Выбрать главу

Меня принимают в «офисной» части здания клиники. Генетический анализ проводится здесь амбулаторно для всех желающих, даже для детей — чтобы родители знали, что может ждать их ребенка. Следует ли заранее начать ограждать отпрыска от всяких таящих в себе эйфорию соблазнов, чтобы чадо на них не «подсело»? Тех, кто принял решение избавиться от зависимости, лечат стационарно. Стационар находится в закрытом, изолированном крыле здания. Чтобы побороть зависимость, в нем следует провести не менее не менее 28 дней, таков базовый курс реабилитации. С пациентами работают психологи. Расценки в клинике очень высокие: почти 1000 евро в сутки! И при этом, как мне сообщают, на сегодняшний день клиника заполнена. И подавляющее число пациентов — игроки.

— После того, как в столице закрыли игорные заведения, это стало настоящей проблемой! — объясняет мне главный психолог клиники. — Нельзя недооценивать игровую зависимость, врачи считают ее аналогичной алкогольной или наркотической. Не зря окупаемость вложений в игорный бизнес сравнима с доходами наркодельцов. Лишенные возможности играть, игроманы испытывают внутренний дискомфорт, смятение, угнетенность, становятся раздражительными и нетерпимыми. И только возвращение к любимому занятию способно снять стресс. Эти люди готовы на все, чтобы вернуться в прежнее состояние. Вплоть до преступлений! Многие способны разрушить свою карьеру, бросить семью, близких — чтобы уехать туда, где можно предаться игре. И только те игроманы, которые понимают, в какой на самом деле находятся опасности, приходят к нам лечиться. Хотя чаще это происходит под давлением родственников. Мы раскрываем пациенту механизм любой зависимости, и это очень важно. Ведь игроман, оставшийся без казино и автоматов, не избавится сам по себе от своей пагубной страсти. Даже если он усилием воли не станет судорожно искать подпольные игровые залы, он просто сменит одну зависимость на другую.

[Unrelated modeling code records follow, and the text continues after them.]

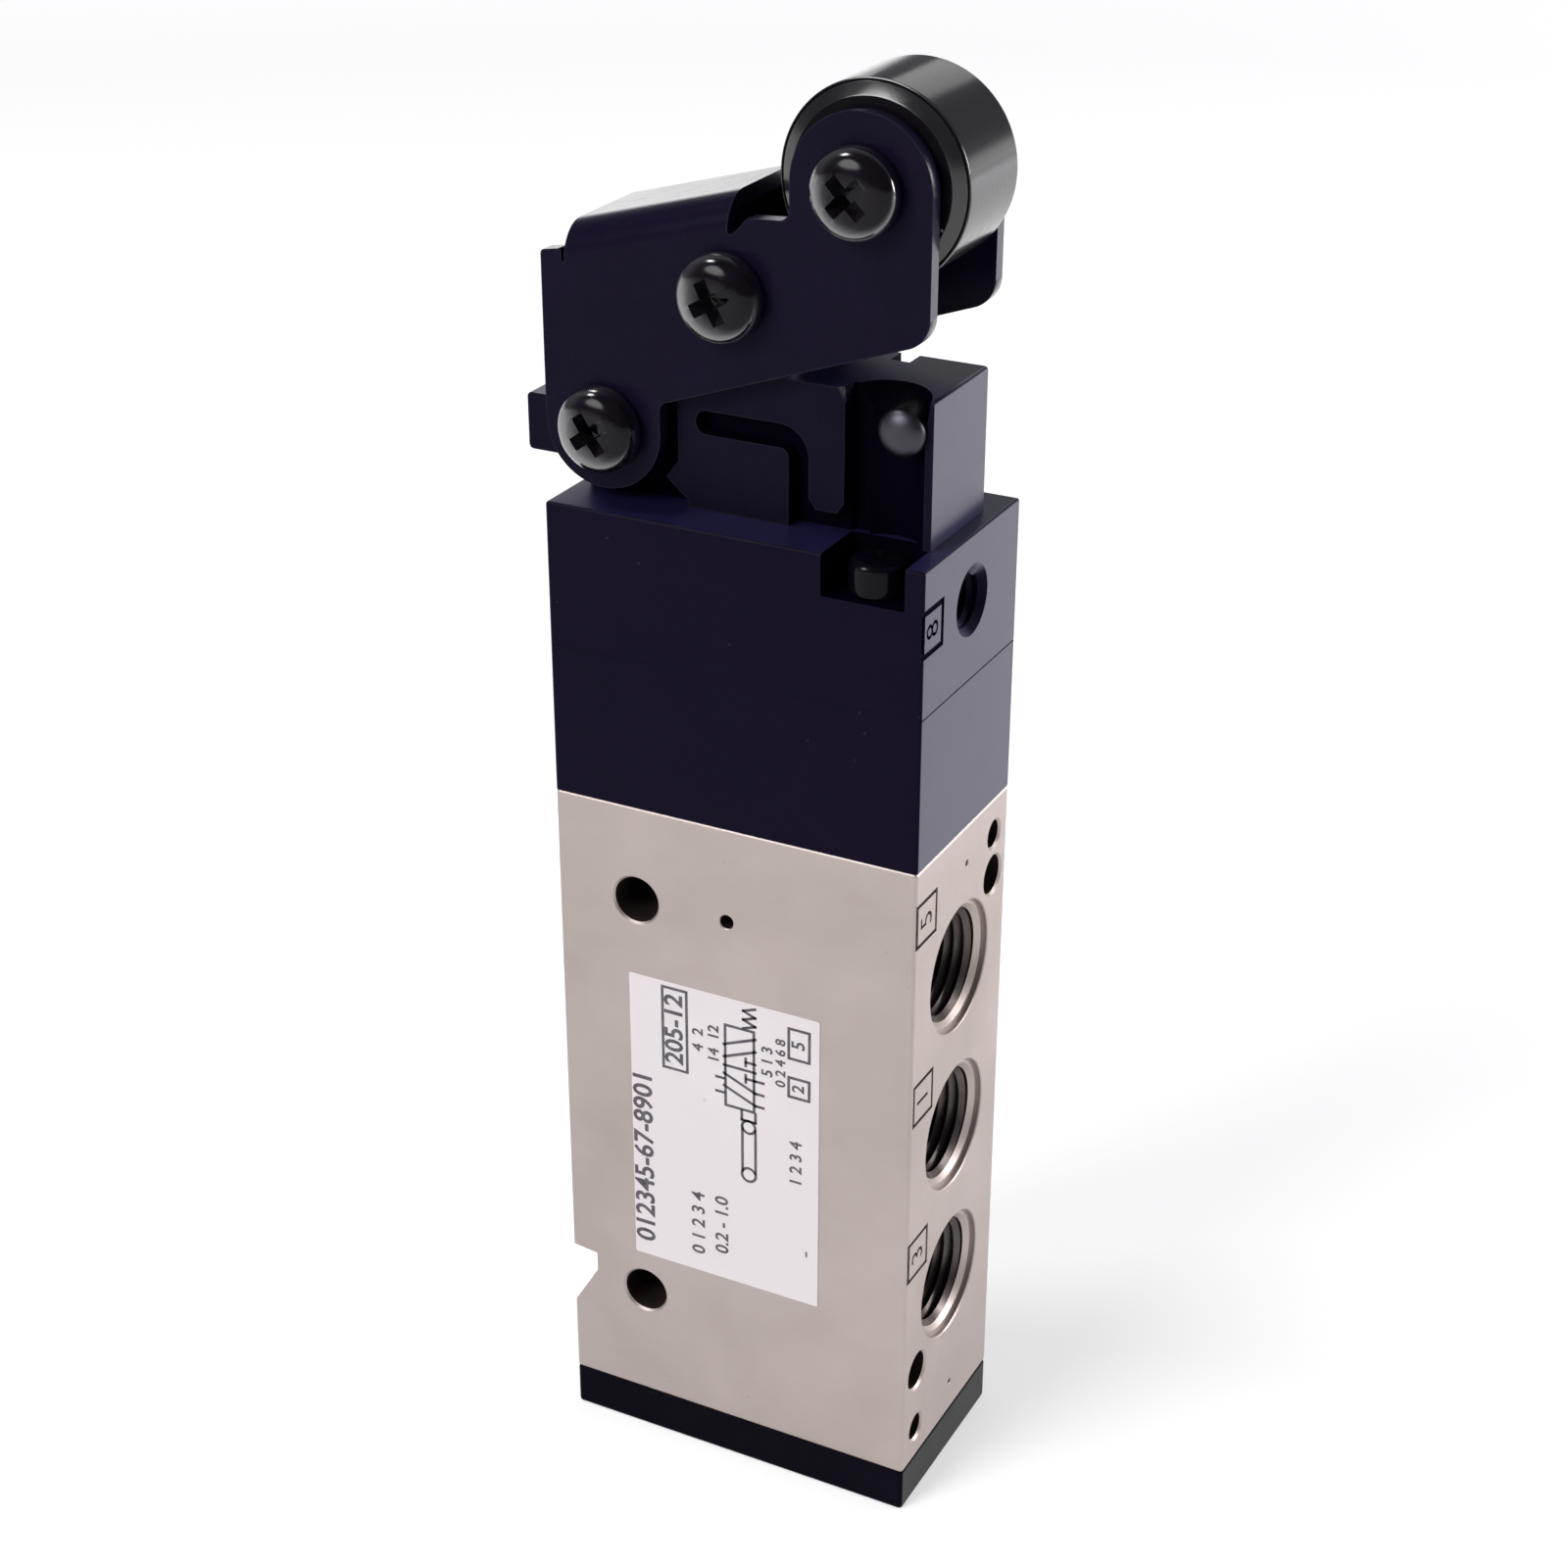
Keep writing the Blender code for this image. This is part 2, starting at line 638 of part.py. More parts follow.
def build_spool():
    profile = [(0.0, SPOOL_TOP), (2.5, SPOOL_TOP)]
    for z in reversed(SEAL_HEIGHTS):
        above = 2.5 if z == SEAL_HEIGHTS[-1] else NECK_RADIUS
        profile += [
            (above, z + LAND_HALF),
            (LAND_RADIUS, z + LAND_HALF),
            (LAND_RADIUS, z + GROOVE_HALF),
            (GROOVE_RADIUS, z + GROOVE_HALF),
            (GROOVE_RADIUS, z - GROOVE_HALF),
            (LAND_RADIUS, z - GROOVE_HALF),
        ]
        if z != SEAL_HEIGHTS[0]:
            profile += [(LAND_RADIUS, z - LAND_HALF), (NECK_RADIUS, z - LAND_HALF)]
    profile += [
        (LAND_RADIUS, SPOOL_BOTTOM + 0.4),
        (LAND_RADIUS - 0.4, SPOOL_BOTTOM),
        (POCKET_RADIUS, SPOOL_BOTTOM),
        (POCKET_RADIUS, POCKET_TOP),
        (0.0, POCKET_TOP),
    ]
    turned_part("spool", profile, "aluminium", faces=HIDDEN_FACES)
    for i, z in enumerate(SEAL_HEIGHTS):
        seal = ring_profile(SEAL_INNER, SEAL_OUTER, -SEAL_HALF, SEAL_HALF, 0.35)
        turned_part(f"spool_seal_{i + 1}", seal, "rubber", (0, 0, z), faces=HIDDEN_FACES, closed=True)


def build_piston():
    groove = PISTON_SEAL_Z
    profile = [
        (0.0, PISTON_TOP),
        (PISTON_RADIUS - 0.6, PISTON_TOP),
        (PISTON_RADIUS, PISTON_TOP - 0.6),
        (PISTON_RADIUS, groove + GROOVE_HALF),
        (PISTON_RADIUS - 1.3, groove + GROOVE_HALF),
        (PISTON_RADIUS - 1.3, groove - GROOVE_HALF),
        (PISTON_RADIUS, groove - GROOVE_HALF),
        (PISTON_RADIUS, PISTON_BOTTOM + 0.6),
        (PISTON_RADIUS - 0.6, PISTON_BOTTOM),
        (0.0, PISTON_BOTTOM),
    ]
    turned_part("piston", profile, "black_resin", faces=MEDIUM_FACES)
    ring = ring_profile(PISTON_RADIUS - 1.0, PISTON_RADIUS + 0.15, -SEAL_HALF, SEAL_HALF, 0.35)
    turned_part("piston_seal", ring, "rubber", (0, 0, groove), faces=MEDIUM_FACES, closed=True)


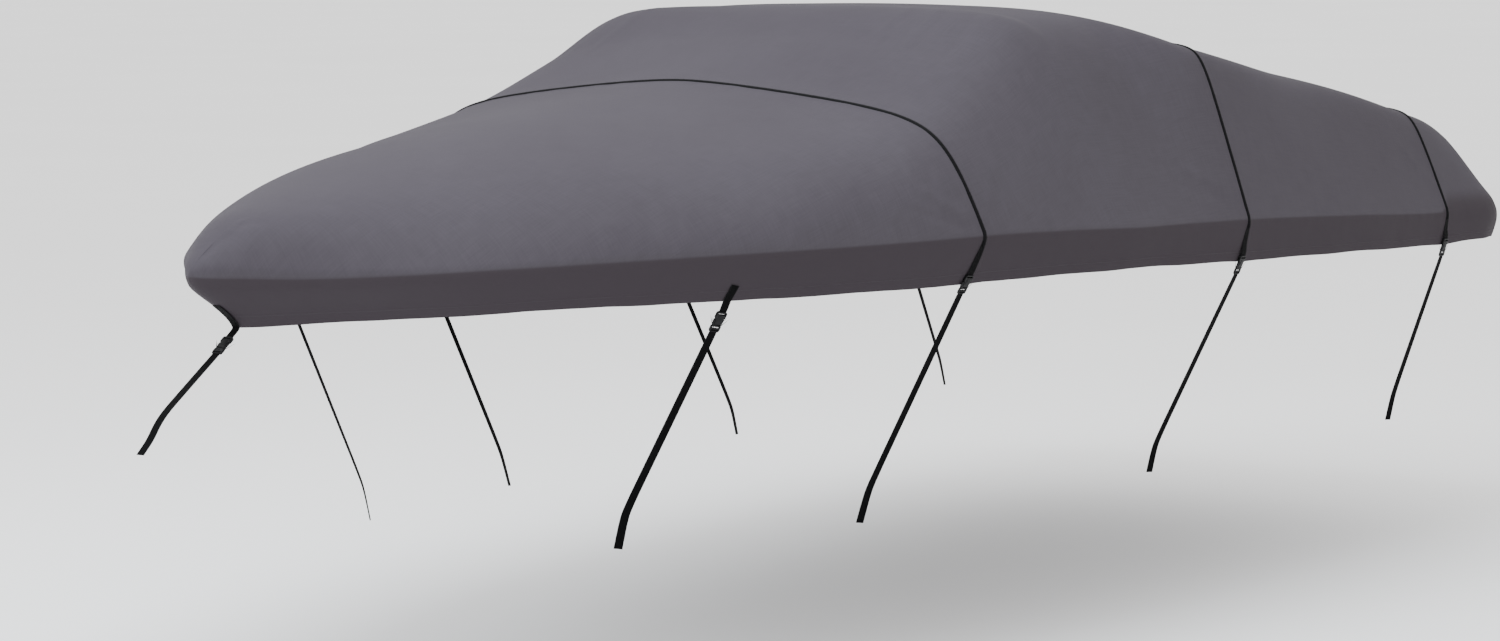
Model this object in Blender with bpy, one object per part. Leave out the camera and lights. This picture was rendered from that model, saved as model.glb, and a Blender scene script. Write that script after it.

— Это как? — интересуюсь я.

— Очень просто. Вместо игры он может начать пить, колоться или вести беспорядочную половую жизнь, меняя партнеров. Цель-то у любого зависимого одна — устроить себе выброс эндорфинов.

При помощи специальной палочки медсестра делает мне соскоб с внутренней стороны щеки, после чего просит меня явиться через 10 дней — для консультации по результатам с доктором-генетиком. Процедура отнимает у меня 1 минуту времени и 17 тысяч рублей. Я несколько разочарована: мне хотелось увидеть пациентов клиники и поговорить с ними. Осторожно интересуюсь, нельзя ли это сделать? Ссылаюсь на то, что испытываю порой непреодолимую тягу к игре. И, возможно, тоже захочу воспользоваться услугами заведения.

— Общаться с пациентами запрещено, — вмешивается психолог, — у нас строго соблюдается конфиденциальность. Среди наших пациентов есть очень известные люди, которые на слуху и на виду у всей страны. Да и кому хочется выносить свои проблемы на всеобщее обозрение? Пациенты платят такие деньги не только за профессиональную помощь, но и за свой комфорт и полную анонимность. Так что извините, поговорить можно только с уже выписавшимися. И то только при условии, что вы сами их найдете, и они пожелают с вами разговаривать.

После хорошего секса проигрывать не хочется

В окно я вижу прогуливающуюся по аллее сладкую парочку пациентов — он и она. Выйдя из здания, сажусь на одну из лавочек вдоль аллеи — в надежде дождаться, когда парочка поравняется со мной, и все же пристать с расспросами. Но бдительные охранники вежливо, но настойчиво провожают меня на выход. Однако журналистское счастье мне все же улыбается. Оказавшись за воротами клиники, я наблюдаю, как к ним подкатывает элегантная иномарка. Водитель распахивает заднюю дверь. Оттуда появляется импозантный мужчина лет 40–45 в дорогом костюме и направляется к калитке (въезд частных авто на территорию клиники запрещен).